The MFA sets out the procedure for applications for licences by and registration of MSPs. MSPs are prohibited from operating without a valid licence. An MSP operating without a valid licence may be fined up to TZS 100 million or subject to imprisonment of up to five years or both.

Under Part III of the MFA, the Bank of Tanzania is empowered to supervise and regulate MSPs. These powers extend to issuing or revoking licences, evaluating the performance of MSPs and protecting consumers from malpractice in the sector. Further, the Bank of Tanzania is able to investigate microfinance operations, inspect books of accounts and other records.

MSPs are required to ensure utmost transparency and fairness throughout a transaction with a customer. This includes:

  • instituting complaints handling and dispute resolution mechanisms;
  • upholding the rights and interests of consumers;
  • educating consumers;
  • vetting standard contracts;
  • providing full-disclosure of relevant information on products and services, including interest rates, fees or penalties; and
  • disposing of property of a debtor (or any relevant collateral) as a final resort.

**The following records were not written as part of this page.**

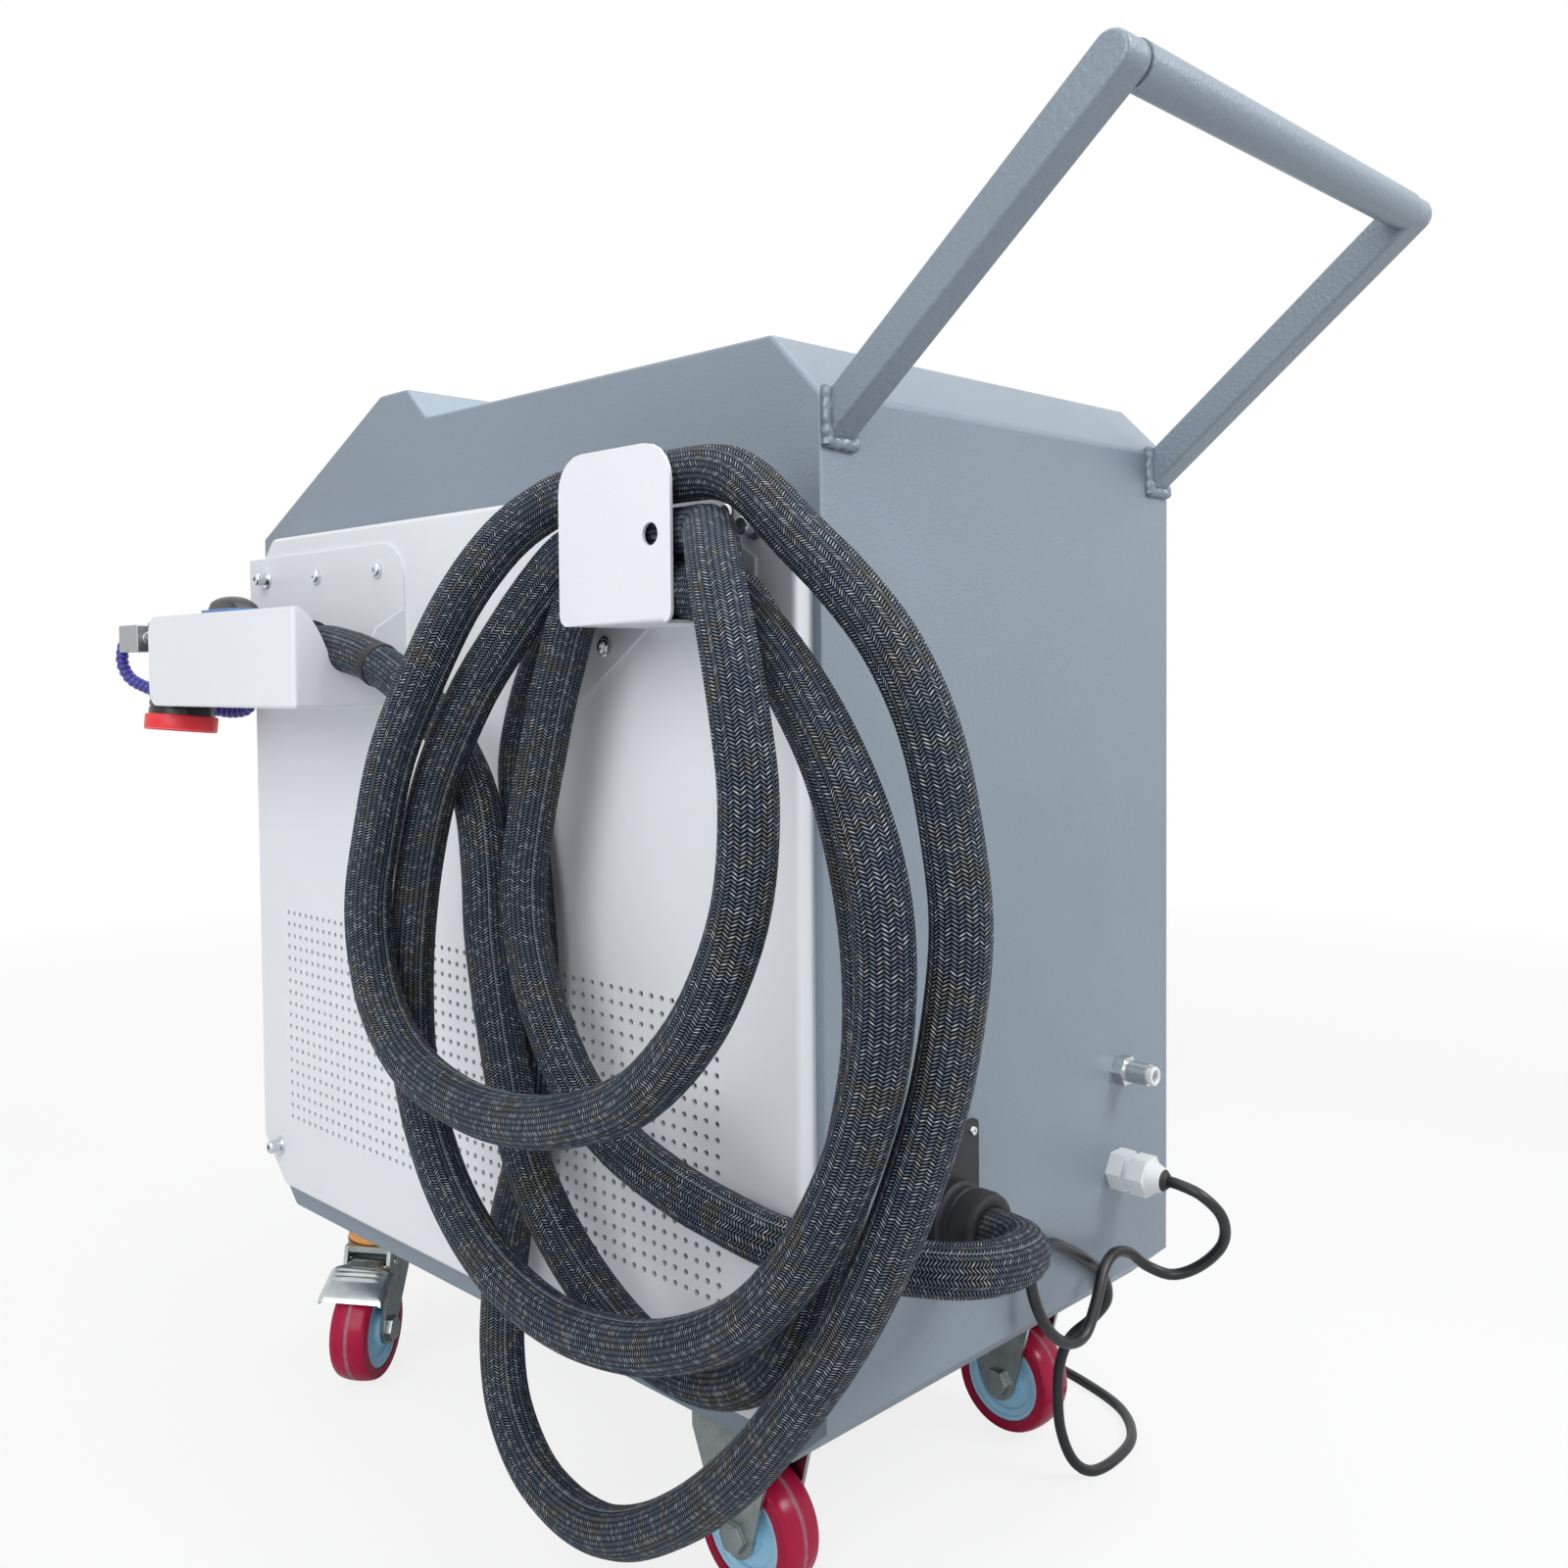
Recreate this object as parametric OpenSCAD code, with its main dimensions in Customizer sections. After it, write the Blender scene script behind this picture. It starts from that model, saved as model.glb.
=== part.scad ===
// Laser cleaning machine: a wheeled cabinet with a push handle, perforated side
// panels, a braided hose hung on a hook and a hand gun lying in a tray.
// The origin lies on the floor under the middle of the cabinet.
// The hose side is +X, the handle is at the rear, +Y, and +Z is up.

/* [Cabinet] */
// Depth from the front wall to the rear wall
cab_depth = 677; // [660:1:700]
// Width between the two side walls
cab_width = 392; // [384:1:400]
// Height of the flat top above the underside
cab_height = 675; // [668:1:690]
// Height of the front wall above the underside
front_height = 600; // [590:1:610]
// Height of the hump above the underside
hump_height = 700; // [698:1:706]
// Distance of the hump's front edge from the middle
hump_front = 137; // [130:1:142]
// Distance of the hump's rear edge from the middle
hump_rear = 97; // [90:1:104]
// Distance from the middle to where the flat top begins
valley_dist = 70; // [60:1:80]
// Bevel at the lower front edge
front_foot = 35; // [30:1:38]
// Bevel at the lower rear edge, along the depth
rear_foot_run = 30; // [24:1:34]
// Bevel at the lower rear edge, upward
rear_foot_rise = 28; // [22:1:34]
// Bevel at the upper rear edge
rear_top = 38; // [30:1:42]
// Thickness of the folded steel sheet
sheet = 2; // [1.5:0.1:3]
// Thickness of the floor plate inside
floor_t = 3; // [2:0.5:5]
// Height of the underside above the floor
ride_height = 133; // [130:1:140]

/* [Side panels] */
// Height of a panel
panel_height = 572; // [560:1:580]
// Distance from the underside to the panel's lower edge
panel_low = 24; // [18:1:30]
// Depth of a panel from front to rear
panel_depth = 664; // [660:1:668]
// How far a panel stands off the side wall
panel_stand = 15; // [12:1:18]
// Bevel at the corners of a panel
panel_bevel = 38; // [32:1:44]
// Rounding of the panel's outline
panel_round = 12; // [6:1:16]
// Distance between the vent holes
vent_pitch = 10; // [10:0.5:11]
// Width of a vent hole
vent_hole = 4; // [3:0.5:5]
// Vent holes in a row on the hose side
vent_columns = 55; // [20:1:55]
// Rows of vent holes on the hose side
vent_rows = 19; // [6:1:19]
// Vent holes in a row on the far side
far_columns = 24; // [12:1:26]
// Rows of vent holes on the far side
far_rows = 12; // [10:1:14]
// Height of the lowest row above the panel's lower edge
vent_low = 65.6; // [60:0.1:75]
// Distance of the rearmost vent column from the middle
vent_reach = 263.3; // [258:0.1:270]
// Head of a thumb screw, across
thumb_d = 11; // [9:1:14]
// Thumb screw's height over the panel
thumb_h = 12; // [9:1:15]
// Collar under a thumb screw, across
thumb_collar = 16; // [14:1:18]
// Thumb screws' distance from the middle
thumb_reach = 300; // [295:1:305]
// Thumb screws' distance from the panel's upper and lower edges
thumb_edge = 35; // [32:1:40]

/* [Handle] */
// Width and height of a square arm
arm_w = 22.4; // [20:0.1:24]
// Distance over the outer faces of the two arms
arm_span = 381.4; // [376:0.2:384]
// Slope of the arms
arm_angle = 39.4; // [36:0.2:44]
// Distance of the bar's axis behind the rear wall
bar_out = 183.5; // [165:0.5:200]
// Distance from the arms' feet up to the rear bevel
foot_in = 0.2; // [0.2:0.1:6]
// Width of the round bar
bar_d = 24.4; // [22:0.2:28]
// Half width of a weld bead
bead_r = 4.5; // [3:0.5:6]

/* [Hook] */
// Width of the hook
hook_w = 100; // [98:1:101]
// Distance of the hook's rear edge from the middle
hook_rear = 302; // [302:1:304]
// Distance from the panel to the hook's front face
hook_out = 68; // [68:1:72]
// Height of the shelf's underside above the floor
hook_low = 637; // [635:1:637]
// Height of the hook's front plate
hook_h = 101; // [98:1:106]
// Rounding of the front plate's upper corners
hook_round = 22; // [12:1:30]
// Rounding of the front plate's lower corners
hook_foot_round = 7; // [3:1:7]
// Hole in the front plate
hook_hole = 13; // [8:1:16]

/* [Gun tray] */
// Length of the tray
tray_len = 253.4; // [252:0.2:256]
// Distance of the tray's closed end from the middle, toward the front
tray_end = 78.6; // [76:0.2:80]
// Distance from the panel to the tray's front face
tray_out = 95; // [94:1:98]
// Height of the tray's underside above the floor
tray_low = 585; // [583:1:586]
// Height of the tray's front wall
tray_h = 75; // [70:1:78]
// Height of the back plate
tray_back = 127; // [124:1:130]
// Rounding of the back plate
tray_back_round = 29; // [20:1:32]
// Rounding of the front wall's outer corners
tray_round = 14; // [6:1:18]
// Half width of the notch at its foot
notch_r = 16.5; // [16:0.1:18]

/* [Hose] */
// Thickness of the braided hose
hose_d = 31; // [28:0.5:31]
// Sides of the hose's tube
hose_sides = 12; // [8:1:12]
// Ring round the hose at its exit, across
boot_d = 47; // [44:1:50]
// Length of that ring
boot_len = 30; // [26:1:30]
// Clearance of the hose in that ring
hose_gap = 0.3; // [0.2:0.1:0.6]

/* [Power cable] */
// Thickness of the power cable
cable_d = 8; // [6:0.5:8]
// Gap between the turns of the coil
turn_gap = 0.8; // [0.6:0.1:1.2]
// Turns of the coil
coil_turns = 5; // [3:1:5]
// Radius of the coil's outer turn
coil_r = 54.4; // [52:0.2:58]
// Width of the plug's body
plug_d = 38; // [34:1:42]
// Length of the plug's body
plug_len = 42; // [36:1:48]

/* [Gun] */
// Width of the lens tube
lens_d = 56; // [50:1:56]
// Width of the red cap
cap_d = 61.5; // [59:0.5:63]
// Distance of the lens axis from the middle
lens_reach = 361.5; // [361.5:0.5:364]
// Distance of the gun's axis from the side wall
gun_out = 66; // [64:1:67]
// Width of the gun's body
gun_w = 48; // [44:1:50]

/* [Controls] */
// Width of the screen's frame
screen_w = 186; // [170:1:190]
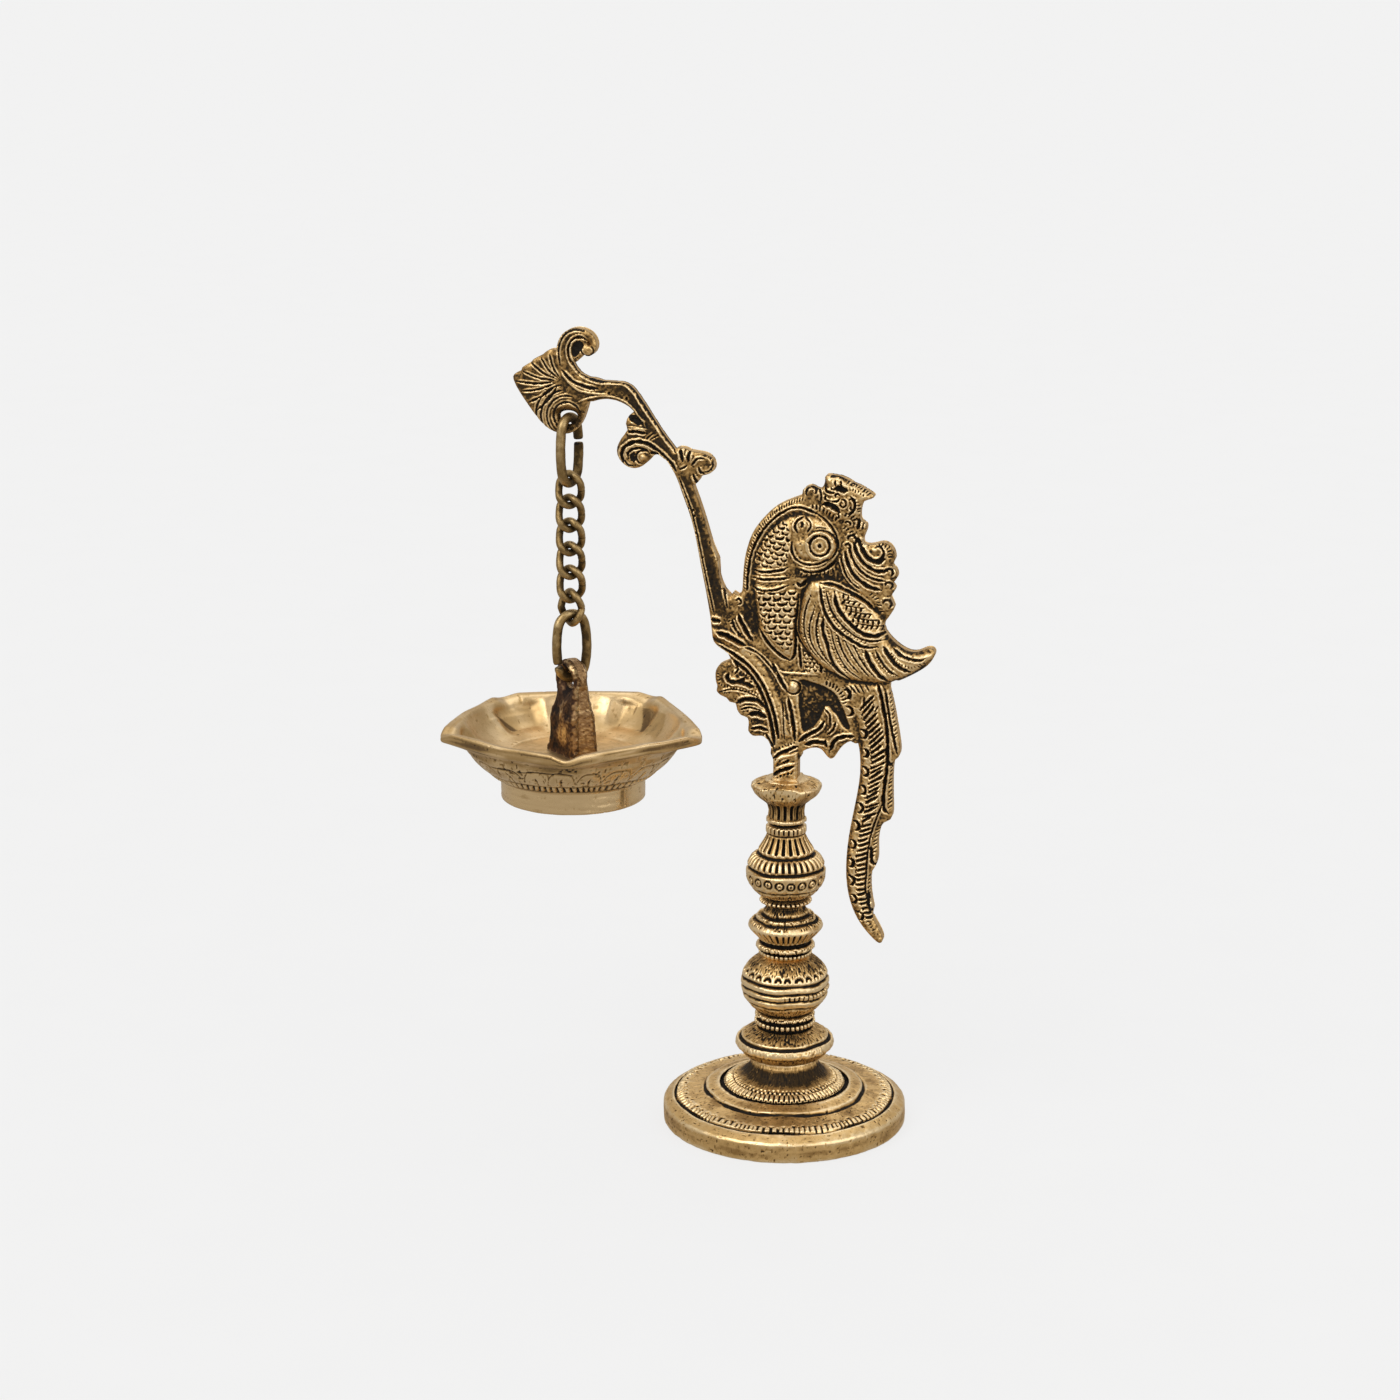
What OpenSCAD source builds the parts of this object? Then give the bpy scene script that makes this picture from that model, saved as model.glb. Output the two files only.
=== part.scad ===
// Standing brass oil lamp. A turned base and stem carry a cast bird branch,
// and a five-wick bowl hangs from the branch on a short chain.
// Millimetres, +Z up. The origin is on the stem's axis, on the surface the lamp stands on.
// The branch lies in the X-Z plane, the chain side towards -X, its front face towards -Y.

/* [Base] */
// Radius of the round base
base_r = 31.5; // [30:0.5:33]
// Height of the base's upright rim
base_rim_h = 4.4; // [3.6:0.1:5]

/* [Stem] */
// Radius of the flared knop above the base
knop_r = 12.8; // [11.5:0.1:14]
// Radius of the ball
ball_r = 11.4; // [10:0.1:12.5]
// Radius of the pointed disc between ball and bulb
disc_r = 9.6; // [8.5:0.1:11]
// Radius of the bulb
bulb_r = 10.25; // [9:0.05:11.5]
// Radius of the cup that holds the branch
cup_r = 9; // [8.6:0.1:9.6]

/* [Branch] */
// Thickness of the arm and its scrolls
arm_t = 4.8; // [4.4:0.1:5.4]
// Thickness of the bird's raised body
bird_t = 8; // [7:0.1:9.5]
// Side of the square tang that stands in the cup
tang_w = 6.4; // [5.6:0.1:6.8]

/* [Chain] */
// Wire of the two oval rings
ring_wire = 2.5; // [2.3:0.05:2.55]
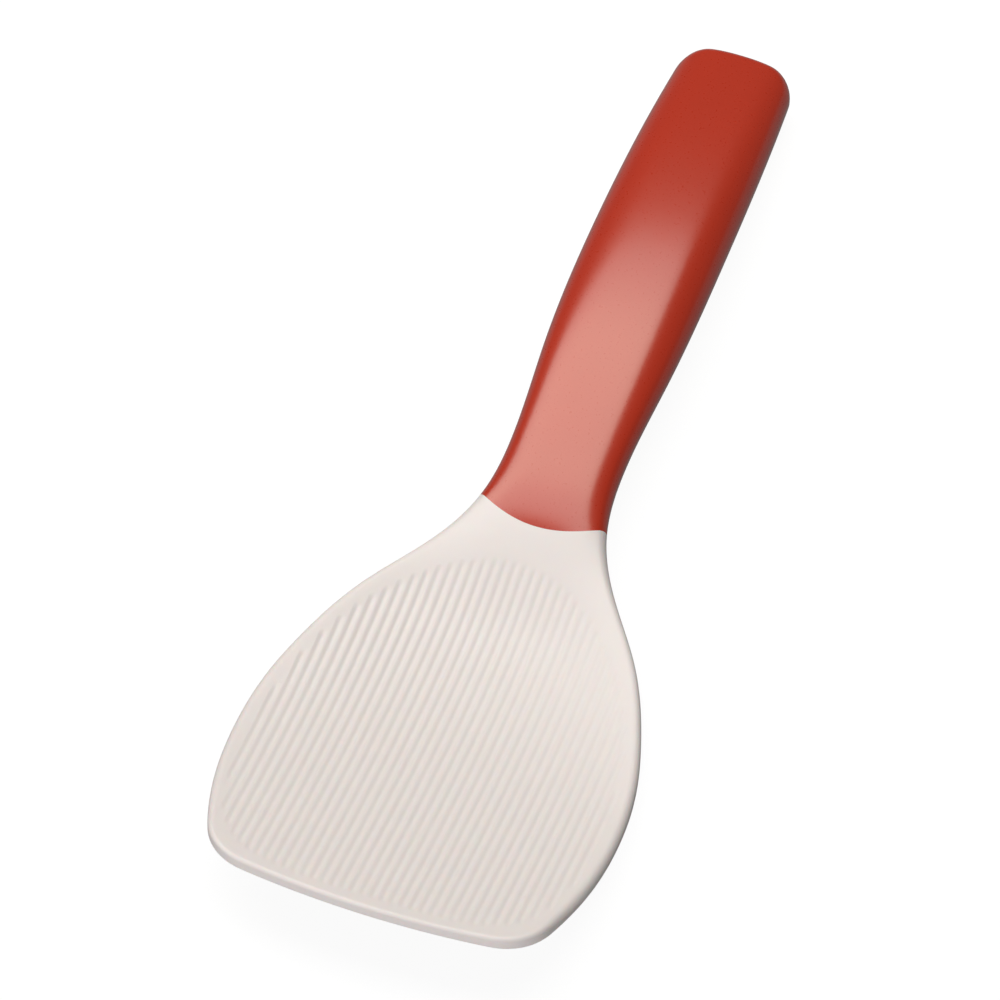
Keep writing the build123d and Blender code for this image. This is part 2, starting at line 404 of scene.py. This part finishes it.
def ring_lines(inner, outer, corner_index, inner_anchors, outer_anchors):
    """For each border point: its edge point, its strip point, and the strip's width there."""
    run = arc_lengths(inner)
    lengths = np.interp(run, run[inner_anchors], outer_anchors)
    on_edge = along(outer, lengths)
    gap = np.linalg.norm(inner - on_edge, axis=1)
    least = edge_radius(on_edge[:, 0], upper_radius) + band_slack
    band = np.maximum(np.minimum(band_share * gap, band_width), least)
    corner = arc_lengths(outer)[corner_index]
    sides = (outer[:corner_index + 1][::-1], outer[corner_index:])
    normals = (-left_normals(sides[0]), left_normals(sides[1]))
    meeting = strip_meeting(sides, normals)
    on_strip = np.empty_like(on_edge)
    for k, here in enumerate((lengths <= corner, lengths > corner)):
        side_run = arc_lengths(sides[k])
        back, reach = side_run[meeting[k]], min(corner_reach, side_run[-1])
        away = np.abs(lengths[here] - corner)
        away = np.where(away < reach, back + away * (reach - back) / reach, away)
        inward = np.stack([np.interp(away, side_run, normals[k][:, i]) for i in (0, 1)], 1)
        inward /= np.linalg.norm(inward, axis=1, keepdims=True)
        on_strip[here] = along(sides[k], away) + inward * band[here, None]
    return on_edge, on_strip, band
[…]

The Regulations require foreign-owned MSPs to submit a training plan to the Bank of Tanzania setting out, among other things, specific timeframes for imparting microfinance skills and expertise to Tanzanian staff along with a succession plan and the extent to which Tanzanian staff shall occupy senior management positions in the MSPs.

The Regulations create local content requirements for MSPs. Specifically, non-deposit taking tier 2 MSPs are required to have at least two Tanzanian members on the board of directors. Further, the Regulations impose stringent rules with respect to the employment of non-Tanzanians, such as obtaining the prior approval of the Bank of Tanzania and limiting the number of non-Tanzanians in an MSP to five.